#### What the task requires
Reproduce the material in full, exactly as written.

#### Material provided
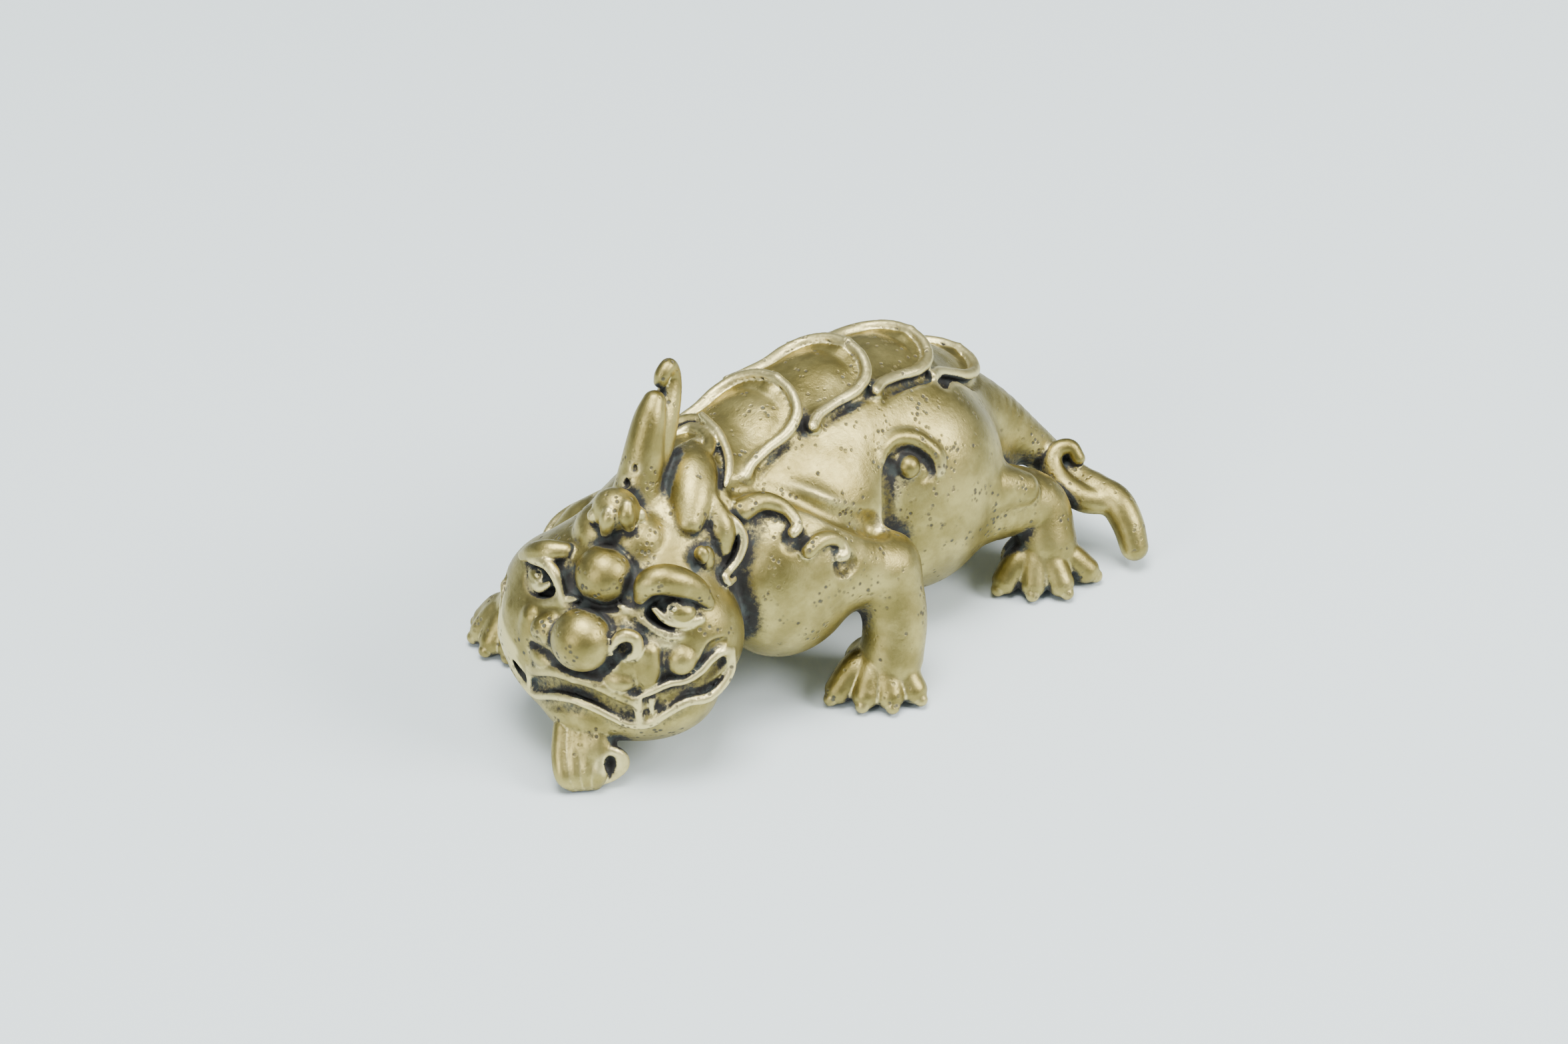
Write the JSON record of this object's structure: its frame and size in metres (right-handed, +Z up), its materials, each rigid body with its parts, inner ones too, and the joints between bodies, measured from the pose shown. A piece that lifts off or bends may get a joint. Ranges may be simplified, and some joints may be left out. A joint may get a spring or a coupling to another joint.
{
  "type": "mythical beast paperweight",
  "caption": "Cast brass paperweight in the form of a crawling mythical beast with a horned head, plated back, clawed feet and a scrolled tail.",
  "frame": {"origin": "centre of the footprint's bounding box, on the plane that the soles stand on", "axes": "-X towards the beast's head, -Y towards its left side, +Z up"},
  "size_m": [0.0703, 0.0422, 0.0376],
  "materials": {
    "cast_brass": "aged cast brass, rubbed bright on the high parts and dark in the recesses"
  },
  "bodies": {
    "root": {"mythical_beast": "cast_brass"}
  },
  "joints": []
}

#### Written answer
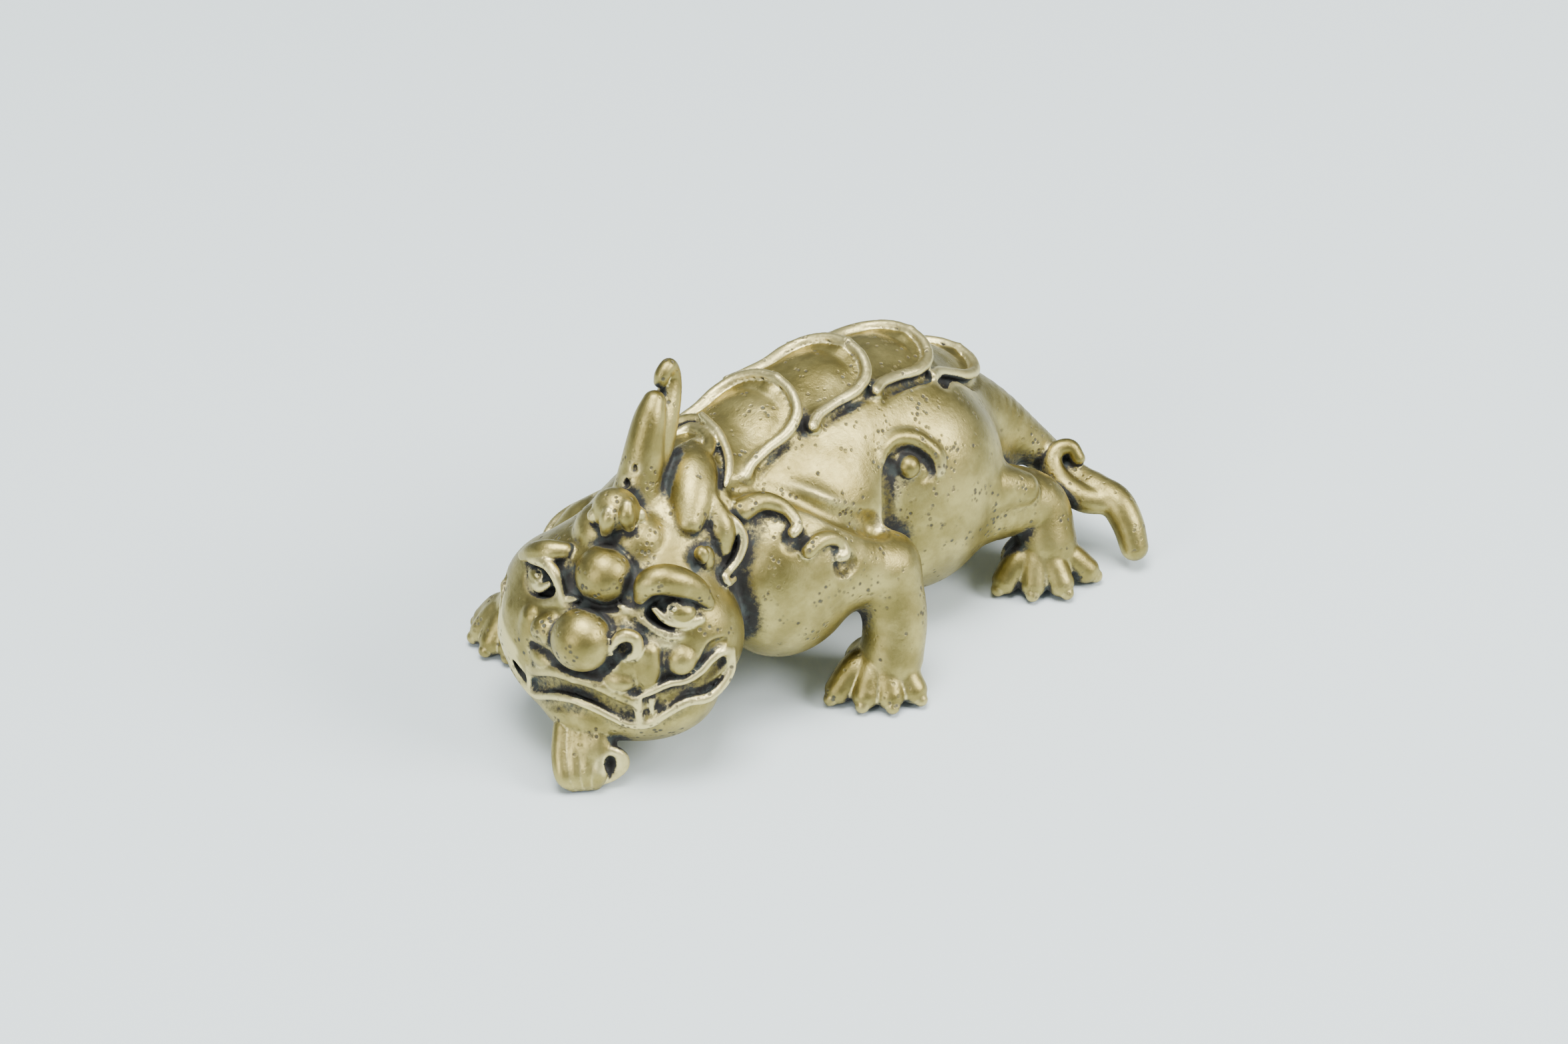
Write the JSON record of this object's structure: its frame and size in metres (right-handed, +Z up), its materials, each rigid body with its parts, inner ones too, and the joints between bodies, measured from the pose shown. A piece that lifts off or bends may get a joint. Ranges may be simplified, and some joints may be left out. A joint may get a spring or a coupling to another joint.
{
  "type": "mythical beast paperweight",
  "caption": "Cast brass paperweight in the form of a crawling mythical beast with a horned head, plated back, clawed feet and a scrolled tail.",
  "frame": {"origin": "centre of the footprint's bounding box, on the plane that the soles stand on", "axes": "-X towards the beast's head, -Y towards its left side, +Z up"},
  "size_m": [0.0703, 0.0422, 0.0376],
  "materials": {
    "cast_brass": "aged cast brass, rubbed bright on the high parts and dark in the recesses"
  },
  "bodies": {
    "root": {"mythical_beast": "cast_brass"}
  },
  "joints": []
}